For beer specifically, Aajonus stated there is "no way out of that one" unless you have lots of fat in the blood. He recommended lots of raw eggs, specifically because eggs provide solid cholesterol that collects the alcohol. Eggs are described as the best thing to have when consuming alcohol of any kind, because the alcohol is "one of the most destructive foods you could eat" and it damages liver cells, and the cholesterol in eggs provides binding material.

The maximum he was willing to endorse for wine was two to four ounces at a time, always paired with substantial fat before and during consumption. The nerve damage and pancreatic and liver damage from alcohol paired with high sugar concentrations remain even when these precautions are taken; the precautions reduce the damage rather than eliminating it.

Fermented Foods And Alcohol Misuse

Aajonus made a specific distinction about fermented vegetables: the fermented bacteria and alcohol produced from fermenting cabbage or other vegetables is designed to digest vegetables, not meat or dairy. Using fermented vegetable products like sauerkraut to try to support the digestion of meat or dairy is a category error. For digesting meat, you want bacteria growing in the meat. For digesting dairy, you want bacteria growing in the dairy fermentation. The alcohol and bacteria produced through vegetable fermentation serve the vegetable kingdom and are not interchangeable with the fermentation processes that support animal food digestion.

Sugar Addiction and Alcohol Parallel

Aajonus drew a close parallel between alcohol intoxication of the brain and the effect of excess sugar. When someone has too much sugar, the body produces excess alcohol from the fermentation of that sugar, and this excess alcohol enters the blood and the brain in much the same way commercial alcohol does. The practical recommendation to address an acute sugar-induced state was eating a small sugar-cube-sized amount of cheese every two minutes for twenty minutes to pull the excess alcohol out of the blood and brain. The same principle applies to someone with a hangover from commercial alcohol: the cheese absorbs and pulls the alcohol out.

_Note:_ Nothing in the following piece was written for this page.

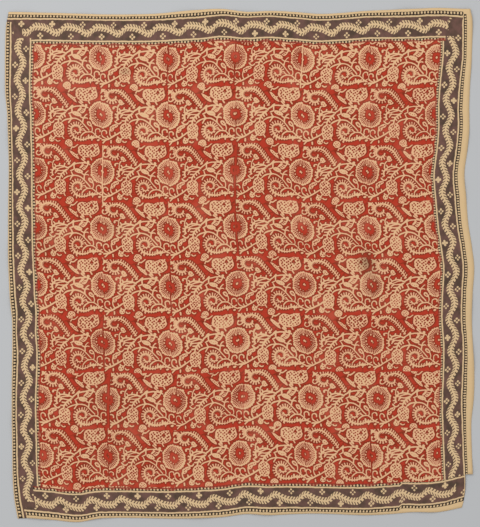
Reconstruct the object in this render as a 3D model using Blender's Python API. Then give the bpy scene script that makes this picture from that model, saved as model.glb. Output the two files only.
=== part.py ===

Distilled Alcohol For Topical Use

Aajonus specifically discussed distilled alcohol in the context of tinctures and wound treatment. In wound-healing observations he conducted personally, comparing wounds treated with alcohol, wounds treated with urine only, and untreated wounds, the alcohol-treated wounds healed slowest. Wounds left untreated healed slightly faster than those treated with alcohol. Wounds treated with urine healed approximately three times faster than the alcohol-treated wounds. His conclusion: alcohol destroys bacteria and retards healing. A high bacterial level inspires healing.

For herbal tinctures traditionally made with alcohol, Aajonus recommended substituting hydrochloric acid (via beet juice and apple cider vinegar) as an alternative solvent. His reasoning was that hydrochloric acid dissolves the herbal compounds just as alcohol does, without the tissue damage. Distilled alcohol is described as very damaging to any tissue it contacts. The formula he specified for an alternative tincture base used apple cider vinegar as the primary solvent and approximately four tablespoons of beet juice per cup of vinegar. The beet juice would itself start fermenting due to the acidity of the apple cider vinegar, producing a small amount of alcohol, but not a radical or distilled concentration.

Wood Alcohol and Chemical Derivatives

Aajonus specifically distinguished between natural fermentation-derived alcohol and wood alcohol or alcohol derivatives used in industrial processing. Wood alcohol is natural in origin but is not healthy and causes damage in the human body. It is used as a solvent in the processing of supplements and food extracts. When supplement manufacturers ask chemical companies to produce natural-source products, the dissolution processes often involve either kerosene derivatives or wood alcohol derivatives, producing what Aajonus described as "chemical annihilation" of the original food compound. The resulting product is not equivalent to what existed in the original food, and is in fact toxic precisely because of the wood alcohol or kerosene residue involved in its manufacture.